A Big Hit: The film version of Michael Lewis' "The Big Short" is generating Oscars buzz as rave reviews and award nominations come pouring in. The movie was nominated for four Golden Globe Awards, including best motion picture (musical or comedy) and best screenplay. Critics have also welcomed the film, which they say paints a portrait of the lead-up to the financial crisis both hilarious and deeply discomforting. New York Times film critic A. O. Scott noted the movie left him sick to his stomach from its adrenaline rush, saying, "But that queasy, empty feeling is the point: This is a terrifically enjoyable movie that leaves you in a state of rage, nausea and despair." The movie was directed and co-written by Adam McKay, best known for his collaborations with actor Will Ferrell including "Anchorman." The picture's main cast includes Brad Pitt, Ryan Gosling, Steve Carell and Christian Bale, and it also features a number of humorous celebrity cameos, including one in which actress Margot Robbie sips champagne in the bathtub and lectures on subprime mortgages. The comedic moments, according to the Wall Street Journal's Joe Morgenstern, serve a greater purpose. "What gives 'The Big Short' its surprising resonance is the breadth of its comic vision, which makes room for collateral tragedy," he writes.

Wall Street Journal

California state regulators are launching an inquiry into the marketplace lending industry, serving 14 companies with requests for details regarding their lending practices and business models. The paper noted the identities of all 14 companies could not be determined, but the list included Kabbage, Prosper Marketplace, Avant, OnDeck Capital and Social Finance. Most of the companies told the paper they would cooperate with the regulators. The regulators are looking to see whether the companies are operating with appropriate licenses and supervision, which could lead to changes in the state's lending laws. The inquiry, which began before questions about Prosper Marketplace were raised in the wake of the San Bernardino terrorist shooting, fits into a growing trend nationwide of increased scrutiny of marketplace lenders.
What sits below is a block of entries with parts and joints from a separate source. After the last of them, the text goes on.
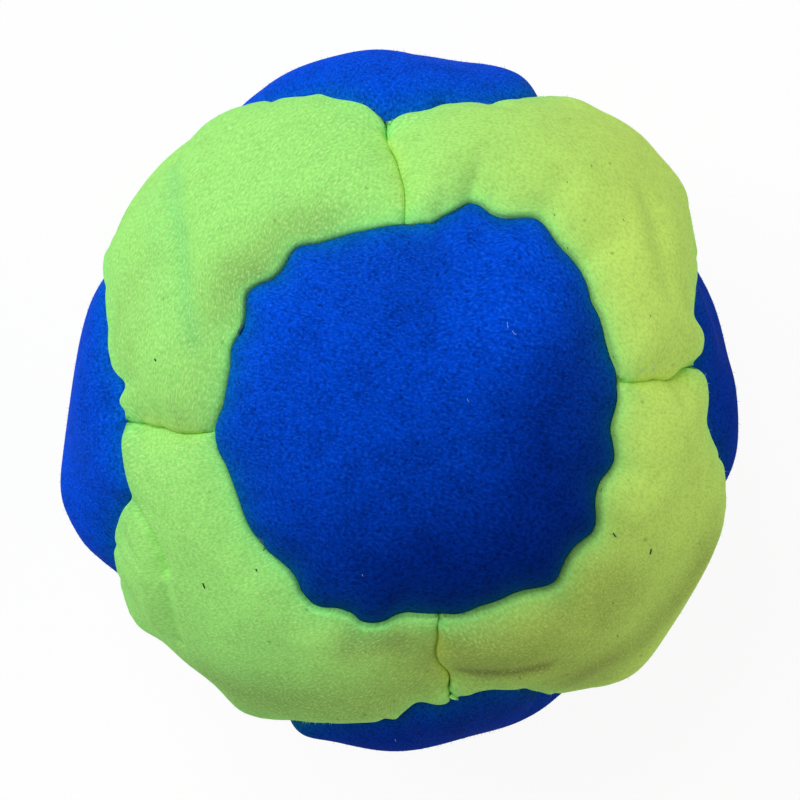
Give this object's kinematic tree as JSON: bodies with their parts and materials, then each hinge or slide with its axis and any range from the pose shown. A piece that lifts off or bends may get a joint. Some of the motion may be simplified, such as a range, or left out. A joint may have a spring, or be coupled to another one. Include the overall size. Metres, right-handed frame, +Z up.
{
  "type": "footbag",
  "caption": "Small round footbag: round and three-sided suede panels hand sewn over a loose pellet fill, lying at rest on the flat its weight makes.",
  "frame": {"origin": "on the floor, under the middle of the bag at rest", "axes": "+Z up, through the middle of the top round panel; +X and +Y through the middles of two side round panels"},
  "size_m": [0.052, 0.052, 0.0485],
  "materials": {
    "blue_suede": "matte napped suede cloth",
    "lime_suede": "matte napped suede cloth",
    "sewing_thread": "twisted synthetic thread",
    "pellets": "satin"
  },
  "bodies": {
    "root": {"round_panel_top": "blue_suede", "round_panel_bottom": "blue_suede", "round_panel_left": "blue_suede", "round_panel_right": "blue_suede", "round_panel_front": "blue_suede", "round_panel_back": "blue_suede", "corner_panel_top_front_left": "lime_suede", "corner_panel_top_front_right": "lime_suede", "corner_panel_top_back_left": "lime_suede", "corner_panel_top_back_right": "lime_suede", "corner_panel_bottom_front_left": "lime_suede", "corner_panel_bottom_front_right": "lime_suede", "corner_panel_bottom_back_left": "lime_suede", "corner_panel_bottom_back_right": "lime_suede", "round_thread_top": "sewing_thread", "round_thread_bottom": "sewing_thread", "round_thread_left": "sewing_thread", "round_thread_right": "sewing_thread", "round_thread_front": "sewing_thread", "round_thread_back": "sewing_thread", "edge_thread_top_left": "sewing_thread", "edge_thread_top_right": "sewing_thread", "edge_thread_top_front": "sewing_thread", "edge_thread_top_back": "sewing_thread", "edge_thread_bottom_left": "sewing_thread", "edge_thread_bottom_right": "sewing_thread", "edge_thread_bottom_front": "sewing_thread", "edge_thread_bottom_back": "sewing_thread", "edge_thread_left_front": "sewing_thread", "edge_thread_left_back": "sewing_thread", "edge_thread_right_front": "sewing_thread", "edge_thread_right_back": "sewing_thread", "pellet_fill": "pellets"}
  },
  "joints": []
}
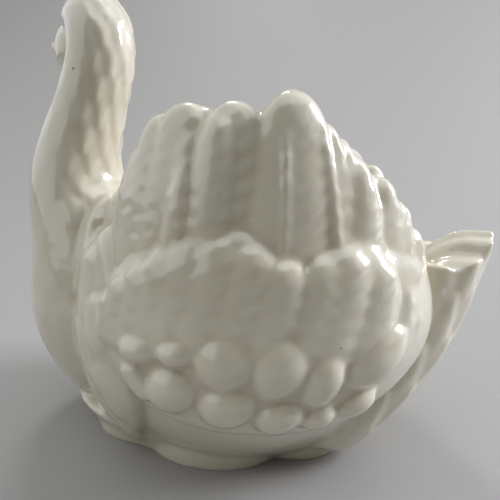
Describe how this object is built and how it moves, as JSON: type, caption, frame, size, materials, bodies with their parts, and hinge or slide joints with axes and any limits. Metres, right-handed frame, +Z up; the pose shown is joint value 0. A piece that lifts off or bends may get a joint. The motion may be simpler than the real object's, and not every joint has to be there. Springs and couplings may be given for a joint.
{
  "type": "swan figurine",
  "caption": "White glazed porcelain swan with an arched neck, raised feathered wings and an open bowl between them.",
  "frame": {"origin": "on the flat foot at the height the swan stands on, below the middle of the bowl's floor", "axes": "+Z up, -X the way the breast faces, +X towards the tail, +Y the swan's right side"},
  "size_m": [0.1828, 0.1285, 0.1712],
  "materials": {
    "glazed_porcelain": "clear gloss glaze over white porcelain"
  },
  "bodies": {
    "root": {"swan": "glazed_porcelain"}
  },
  "joints": []
}
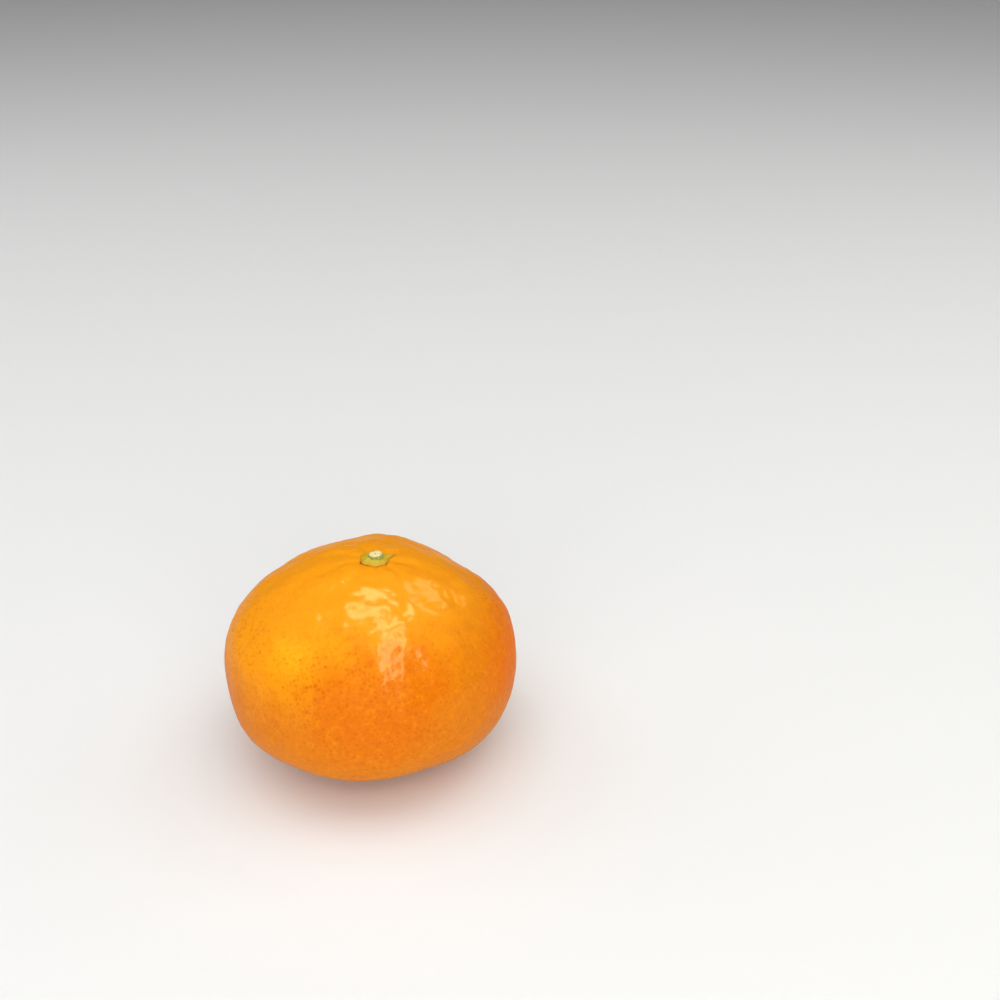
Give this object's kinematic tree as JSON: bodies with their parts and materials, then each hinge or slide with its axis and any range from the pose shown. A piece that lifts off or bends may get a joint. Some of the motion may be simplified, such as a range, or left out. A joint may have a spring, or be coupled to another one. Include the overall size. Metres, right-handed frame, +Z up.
{
  "type": "mandarin",
  "caption": "Whole fresh mandarin, a flattened round citrus fruit with glossy pitted orange peel, a small green calyx and a cut stem stub, resting on its base.",
  "frame": {"origin": "on the surface it rests on, under the middle of the fruit's outline seen from above", "axes": "+Z up along the resting height, -Y towards the side that the picture shows, +X to its right"},
  "size_m": [0.0724, 0.072, 0.0537],
  "materials": {
    "peel": "satin",
    "calyx": "satin",
    "stem": "matte"
  },
  "bodies": {
    "root": {"fruit": "peel", "calyx": "calyx", "stem": "stem"}
  },
  "joints": []
}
If you want to find the world's brightest minds when it comes to data encryption, then you must head to Belgium. The paper details how a small Belgian university, Katholieke Universiteit Leuven (Catholic University of Leuven), has become a hotbed for data encryption thinking thanks to its Computer Security and Industrial Cryptography group. While the group, led by Professor Bart Preneel, leads developments in cryptography practice and ethics, it has found itself at odds with both those who support greater government surveillance and those who align with WikiLeak's concept of openness. Nonetheless, the school is the go-to for governments and private corporations alike when it comes to testing security programs.

Financial Times

Brick-and-mortar banks in the U.S. may face a renewed battle with their online competitors following an interest rate hike from the Federal Reserve. The paper describes how the banking landscape has changed since the last time interest rates were increased in 2006. Since then, Ally Financial, American Express and Discover Financial Services have become bank holding companies. As banks, their lower cost structures have meant they can offer higher deposit rates. The paper notes this spread between online banks and their brick-and-mortars competitors like JPMorgan Chase and Bank of America could widen once the Fed acts. And because low rates have eaten into margins for the traditional banks far more than they have for their online counterparts, the younger upstarts could have an advantage and build business even further in the months to come.

New York Times

Just because the big banks are told they can't retaliate against whistleblowers doesn't mean they don't face blowback for their actions. As detailed last week in Morning Scan, the going hasn't been so easy for former JPMorgan Chase employee Johnny Burris since he raised issues with the bank. The paper details the repercussions Burris has faced since he balked at company practices he encountered as a top-producing broker, which included alleged mandates to push JPMorgan's investment products even if they weren't the best for a given client. Burris was fired on charges he says are trumped up and has become the subject of three customer complaints he believes JPMorgan fabricated. And while an arbitration panel called to rule on the authenticity of the complaints ruled in the bank's favor, Burris contends he ascertained the bank did manufacture the complaints in affidavits from his former clients. But Burris may have the last laugh – even though JPMorgan is using all of its power to fight his allegations. If the SEC resolves claims of inadequate disclosures, the bank could pay up to $200 million. And if the regulator decides Burris gave it information that led to the enforcement action, he'd be entitled to between 10% and 30% of the sanction – up to $60 million.

Washington Post

A former Lehman Brothers trader is still fighting to receive an $83 million bonus he was owed before the firm collapsed, representing one of the final hurdles in resolving the company's bankruptcy. Jonathan Hoffman, a bond trader, helped the bank earn $700 million in profits, which entitled him to the major bonus. But since the institution crumbled, he has gone to Barclays. Lehman's trustees argue his Barclays earnings are what he was owed by Lehman, and to give him the bonus would be to pay him twice. He says his income from Barclays is separate. Hoffman's not alone either – other former lehman employees are fighting for more than $150 million in bonuses. Nonetheless, this case has become a grudge match according to the paper. But more importantly, it has thrown a spotlight on federal rules regarding excessive pay.